The following day was two days ago. It was obvious that she couldn’t eat breakfast well. I thought I needed to take her to a clinic. On that day, Thursday, two of three clinics in my village open only in morning hours, and close in the afternoon. I totally regret that I didn’t take her to one of two, where we take medical checks every year. In the afternoon, I told her that I was going to take her to the clinic that was only one clinic opening on Thursday afternoon. But she refused. She said she didn’t want to catch influenza by going to the place where many sick people were, and said she just wanted to sleep. I said her body might be cold in the next morning, but still, she didn’t want to go to the clinic.

And, yesterday. Her right-hand holing chopsticks were shaking in breakfast. She couldn’t swallow meal and said those foods were not tasty. She also realized that something terribly wrong herself. When I said to her that we were leaving our house, she was arranging flowers. Because there were a lot of flowers in the house because the seventh-year commemoration of my deceased father has just recently passed. Such her action made me think that she was still okay, but in fact, she was not okay.

The doctor in the clinic told us to go see a neurosurgery specialist immediately. He didn’t write a letter of introduction nor ask any medical treatment fee. The doctor suggested two neurosurgery clinics nearby (though several miles away from my village). I made a phone call to one of them, and made an appointment at 1 p.m. Since I don’t have a car, we went to there by taxi.

In the second clinic, MRI test started at 1:30. The neurosurgeon called us at around 2p.m. What he showed us was cross-section images of my mother’s brain. In the center, but on right side, there was a small bright area. He said that she got a cerebral infarction. And He also said he was going to call on an ambulance car to move her to the large hospital. I quickly paid the fee of 4,930 JPY (approx.32USD), and got on the ambulance in which my mother has already been laid on the transport bed.

The ambulance got to the large hospital before 3 in the afternoon. While she was getting treatments, I had to sign on a lot of paper. After that, I am not sure what time was it, I went to her bedside. She was conscious, able to speak though very slowly, laying on the hospital bed. Still, I needed to do paperwork for her hospitalization. And there were a lot of questions on paper which only my mother could answer. I asked her, she answered to me, and I fill the blanks on questionnaire. And then her supper was brought to the table on her bed. I told her to eat well, because she didn’t eat well in the morning, and had eaten nothing since then. Time was already 7p.m., I left the large hospital, took a bus for JR Niigata station, and got on a local train.
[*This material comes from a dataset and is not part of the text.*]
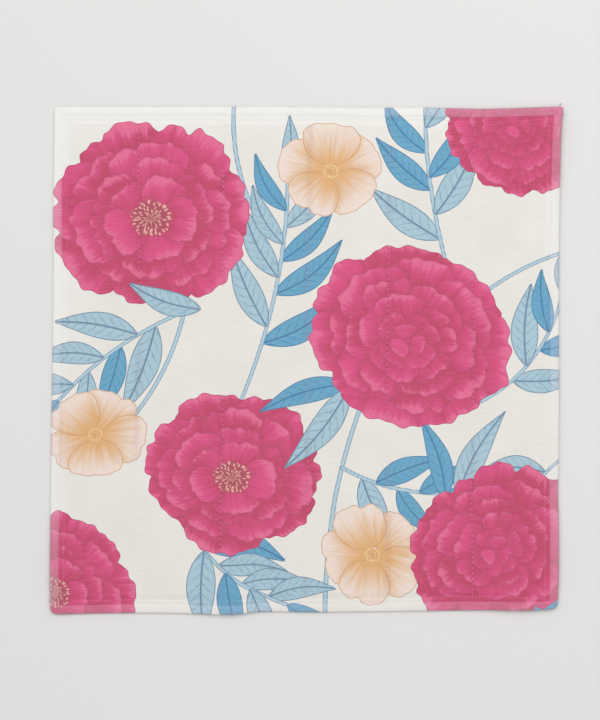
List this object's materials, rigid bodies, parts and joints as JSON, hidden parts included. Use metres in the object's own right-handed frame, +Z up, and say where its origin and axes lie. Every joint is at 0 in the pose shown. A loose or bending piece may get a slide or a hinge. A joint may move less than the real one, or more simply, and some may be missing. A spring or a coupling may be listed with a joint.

I found breakfast remain on the table when I got my home. There were one of two quarter-size toasts, omelet, and Natto (fermented soy beans) on the plate. I ate the toast, but threw omelet and Natto to the garbage. Then, I needed to cook my supper. But I didn’t want to cook.

“I am not willing to cook well just only for me”. This was what I thought last night and in this morning. There is someone who eats my cooking, therefore I want to cook. Hospitalization of my mother has just started, and it will take many weeks or even months until she comes back my home. Although my cooking is not good Japanese cuisine, I want to cook meals for my mother again.